Nathalia AlmeidaOLY

Personal information
- Born: 14 December 1996 (age 29) Rio de Janeiro, Rio de Janeiro, Brazil

Sport
- Sport: Swimming

Medal record
Women's swimming
Representing Brazil
Pan American Games
| Gold medal – first place | 2023 Santiago | 4×100 m mixed free |
| Silver medal – second place | 2023 Santiago | 4×200 m freestyle |
South American Games
| Silver medal – second place | 2022 Asunción | 200 m medley |
| Bronze medal – third place | 2022 Asunción | 400 m medley |
South American Championships
| Bronze medal – third place | 2018 Trujillo | 200 m butterfly |

= Nathalia Almeida =

Brazilian swimmer (born 1996)

Nathalia Siqueira Almeida (born 14 December 1996) is a Brazilian swimmer. She competed in the women's 4 × 200 metre freestyle relay at the 2020 Summer Olympics.

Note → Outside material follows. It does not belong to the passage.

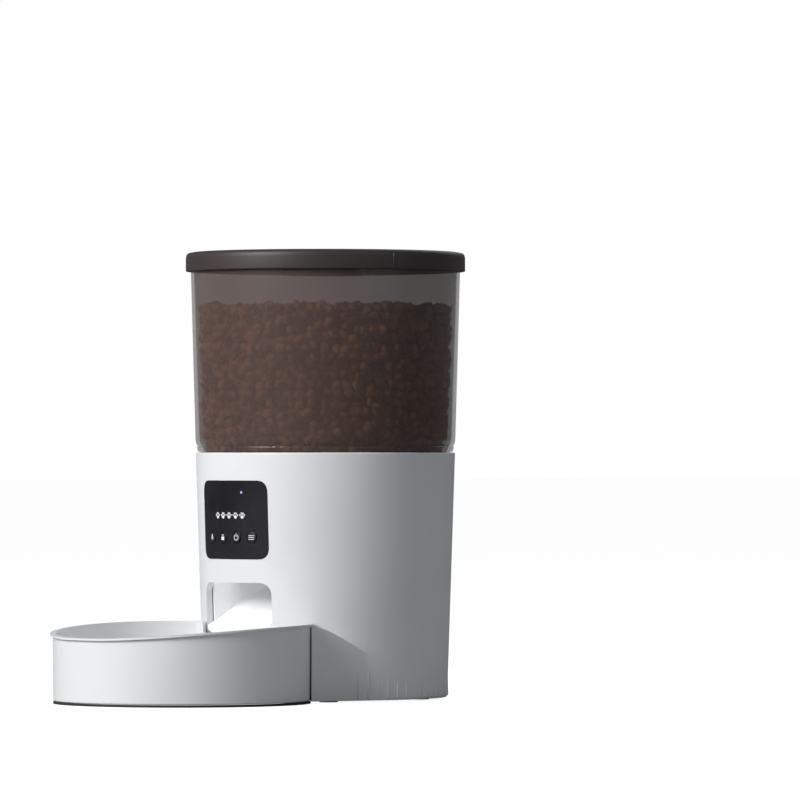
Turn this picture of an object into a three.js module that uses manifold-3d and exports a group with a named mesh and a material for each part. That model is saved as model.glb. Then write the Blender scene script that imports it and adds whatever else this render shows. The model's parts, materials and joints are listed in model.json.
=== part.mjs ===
// Automatic dry food feeder: a round base with the drive and a panel, a see-through hopper, a lid and
// a food tray that pulls out. Millimetres, +Z up, front towards -Y. Azimuths run from the front (-Y)
// towards +X. Every piece is modelled about the base's own axis, and the group is moved at the end.
import * as THREE from "three";
import { mergeVertices } from "three/addons/utils/BufferGeometryUtils.js";
import Module from "manifold-3d";

const wasm = await Module();
wasm.setup();

// Facets
const ROUND = 48; // big turned pieces
const SMALL_ROUND = 32; // turned pieces of the drive
const FINE = 14; // pins, holes and keys
const WELD = 1e-4;

// Clearances
const SEAT_GAP = 0.4; // between pieces that rest on or hang from each other
const FIT_GAP = 0.5; // around pieces that drop into an opening
const TRAY_GAP = 0.8; // between the tray and the base

// Base shell
const BODY_TOP = 171; // seam between base and hopper
const BODY_FOOT_R = 84.5;
const BODY_FLARE = 5.5; // added to the radius from foot to seam
const BODY_WALL = 2.5;
const SHELL_FOOT = 1.5; // lower edge of the shell above the floor
const SHELL_ROUND = 1.5; // rounding of the shell's upper edge
const bodyRadius = (z) => BODY_FOOT_R + (BODY_FLARE * z) / BODY_TOP;
const innerRadius = (z) => bodyRadius(z) - BODY_WALL;

// Hopper and lid
const HOPPER_HEIGHT = 130; // above the seam
const HOPPER_FLARE = 3.4;
const HOPPER_WALL = 2.2;
const HOPPER_SHOULDER = 8; // the narrow ring groove above the seam
const HOPPER_GROOVE = 1.9;
const HOPPER_INSERT = 11; // how deep the hopper reaches into the base
const THROAT_R = 50;
const THROAT_RISE = 7;
const HOPPER_TOP = BODY_TOP + HOPPER_HEIGHT;
const HOPPER_SHOULDER_R = bodyRadius(BODY_TOP) + 0.2;
const HOPPER_TOP_R = HOPPER_SHOULDER_R + HOPPER_FLARE;
const LID_OVERHANG = 3.4;
const LID_RISE = 9; // lid's top above the hopper's rim
const LID_SKIRT = 4.5; // lid's skirt below the hopper's rim
const LID_WALL = 2.4;
const LID_PLATE = 3;
const LID_ROUND = 2.6;
const LID_R = HOPPER_TOP_R + LID_OVERHANG;
const LID_TOP = HOPPER_TOP + LID_RISE;
const PLUG_DEPTH = 5; // lid's inner ring below the hopper's rim
const SEAL_SQUEEZE = 0.5; // gap between the seal and the hopper
const DESICCANT_R = 28;
const DESICCANT_HEIGHT = 12.6;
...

In 2013, Almeida competed in the Junior Swimming World Championship and was fifth in the 4 × 100 m Freestyle and 4 × 200 m Freestyle. The following year, she won the gold medal in the South American Championship in Argentina in the 4 × 200 m Freestyle event and the bronze in the 200m Butterfly. In the pre-Olympic championship that defined the Brazilian team for the Rio 2016 Games, Nathalia came close to getting a place in the Olympics that year in the 200m medley. She won a gold medal at the 2018 World Military Championship in Russia. In the same season, she secured third place in the 200m Butterfly at the South American Championship in Peru (2018).

She competed in the 2020 Summer Olympics, where she finished 10th in the Women's 4 × 200 metre freestyle relay, along with Larissa Oliveira, Aline Rodrigues and Gabrielle Roncatto.

At the 2021 FINA World Swimming Championships (25 m) in Abu Dhabi, she finished 7th in the Women's 4 × 200 metre freestyle relay, along with Giovanna Diamante, Viviane Jungblut and Gabrielle Roncatto; 12th in the Women's 400 metre freestyle; 14th in the Women's 400 metre individual medley 19th in the Women's 200 metre individual medley, and 23rd in the Women's 100 metre individual medley.;

At the 2022 South American Games held in Asunción, Paraguay, she won a silver medal in the Women's 200 metre individual medley and a bronze medal in the Women's 400 metre individual medley.

At the 2023 Pan American Games held in Santiago, Chile, she won a gold medal in the Brazil's 4 × 100 m mixed freestyle relay, for swimming in the qualifying round of the event, and a silver medal in the Women's 4 × 200 m freestyle, where Brazil almost equaled the South American record.